Toutefois, il a été permis de constater que, ce point mis à par, les Grecs avaient fait, même en arithmétique, de notables emprunts aux Égyptiens ; si les papyrus déchiffrés jusqu’à ce jour ne renferment pas de traités de géométrie, il en est un, connu sous le nom de papyrus de Rhind et publié, il y a peu de temps, par M. Eisenlohr, qui contient un Manuel de calculateur certainement antérieur à la conquête grecque et remontant peut-être au xie siècle avant Jésus-Christ, sinon plus haut[1].
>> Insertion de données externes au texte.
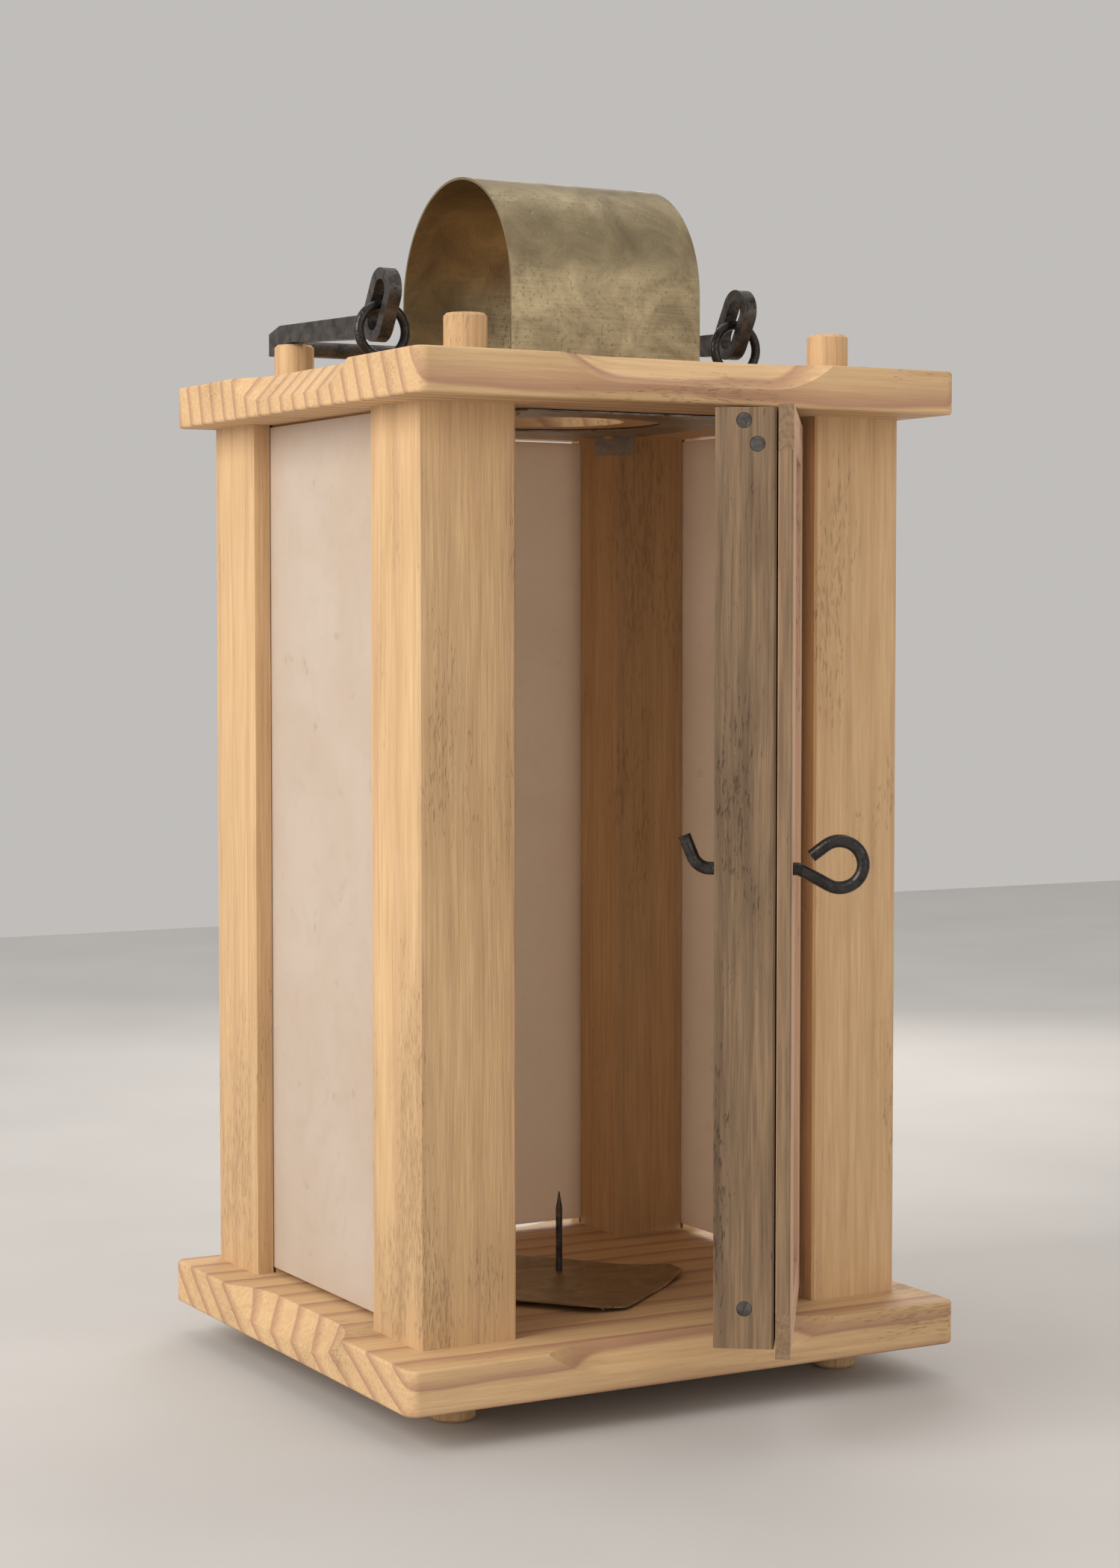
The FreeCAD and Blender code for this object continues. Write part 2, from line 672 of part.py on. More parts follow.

Cet ouvrage, spécialement consacré à des exercices relativement simples, ne peut certainement pas représenter le niveau supérieur de l’instruction mathématique à l’époque où il a été écrit. On y remarque cependant deux points importants transmis à l’école grecque :

1o L’usage de n’employer que des fractions ayant pour numérateur l’unité, à l’exception de la fraction ⅔ ;

2o La solution des problèmes arithmétiques du premier degré à une inconnue. Les problèmes traités sont tout à fait analogues à ceux que Platon (Lois, VII, 819) signale comme servant en Égypte à l’instruction des enfants, et dont on peut constater l’adoption ultérieure par les Grecs.
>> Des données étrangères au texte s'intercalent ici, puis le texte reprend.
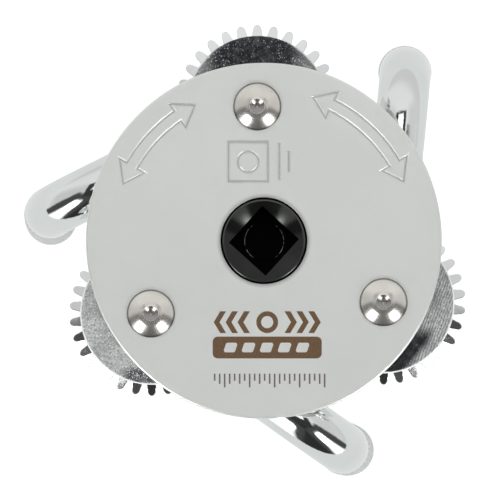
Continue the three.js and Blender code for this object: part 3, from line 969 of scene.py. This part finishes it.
def tilted_teeth(start):
    """The leg gear's teeth, each with a flat upper face that falls away towards the tip."""
    outline = gear_outline(
        LEG_TEETH, shift=0, extra=0.17, tip=LEG_TIP_R, root=LEG_ROOT_R, start=start,
        round_height=1.35,
    )
    verts, faces = slab(outline, TEETH_LOW, TEETH_TOP, 0.12, 0.16, 2)
    pitch = 360 / LEG_TEETH
    angle = np.degrees(np.arctan2(verts[:, 1], verts[:, 0])) - start
    off_centre = (angle + pitch / 2) % pitch - pitch / 2
    along = np.hypot(verts[:, 0], verts[:, 1]) * np.cos(np.radians(off_centre))
    upper = verts[:, 2] > (TEETH_LOW + TEETH_TOP) / 2
    fall = np.maximum(0, along - LEG_ROOT_R) * math.tan(TOOTH_FALL * DEG)
    verts[upper, 2] -= fall[upper]
    # the top cap becomes one face for each tooth and one for the middle
    per_tooth = len(outline) // LEG_TEETH
    top = len(verts) - len(outline)
    faces = faces[:-1]
    middle = []
    for i in range(LEG_TEETH):
        first = top + i * per_tooth
        faces.append(tuple(range(first, first + per_tooth)))
        middle += [first, first + per_tooth - 1]
    faces.append(tuple(middle))
    return verts, faces


def value_noise(x, y, seed):
    """Smooth repeatable noise on a plane, about -1 to 1."""
    table = np.random.RandomState(seed).uniform(-1, 1, (256, 256))
    cell_x, cell_y = np.floor(x).astype(int), np.floor(y).astype(int)
    fx, fy = x - cell_x, y - cell_y
    fx, fy = fx * fx * (3 - 2 * fx), fy * fy * (3 - 2 * fy)

    def corner(dx, dy):
        return table[(cell_x + dx) % 256, (cell_y + dy) % 256]

    return (
        corner(0, 0) * (1 - fx) * (1 - fy)
        + corner(1, 0) * fx * (1 - fy)
        + corner(0, 1) * (1 - fx) * fy
        + corner(1, 1) * fx * fy
    )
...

En ce qui concerne la géométrie égyptienne, les renseignements que l’on peut tirer de ce Manuel sont assez sommaires. On peut y noter une ébauche de l’application des proportions au calcul des dimensions des corps solides, ainsi que la racine (pir-e-mus) du mot pyramide[2]. Mais ce qui est le plus remarquable, c’est l’identité entre la forme générale de la rédaction des problèmes et celle qui est suivie dans les ouvrages géodésiques d’Héron, d’où elle a passé aux agrimenseurs romains, avec des procédés d’arpentage beaucoup moins perfectionnés que ceux des savants grecs, et des formules métriques approchées et parfois passablement inexactes. Ainsi l’aire d’un quadrilatère est mesurée par le produit des demi-sommes des côtés opposés.

Cette formule et d’autres aussi fausses se sont perpétuées en Europe, dans les traités élémentaires, jusqu’à l’époque de la Renaissance. Nous aurions donc tort, ainsi que nous l’avons déjà dit, de les regarder comme acceptées par les représentants réels du savoir égyptien. Toutefois, elles ne donnent pas, en fait, une haute idée des connaissances que possédait la moyenne des arpenteurs sur les

  1. Voir la note de M. L. Rodet dans le Bulletin de la Société mathématique de France, 1878, p. 139.
  2. Pir-e-mus désignait, chez les Égyptiens, non le solide, mais son arête.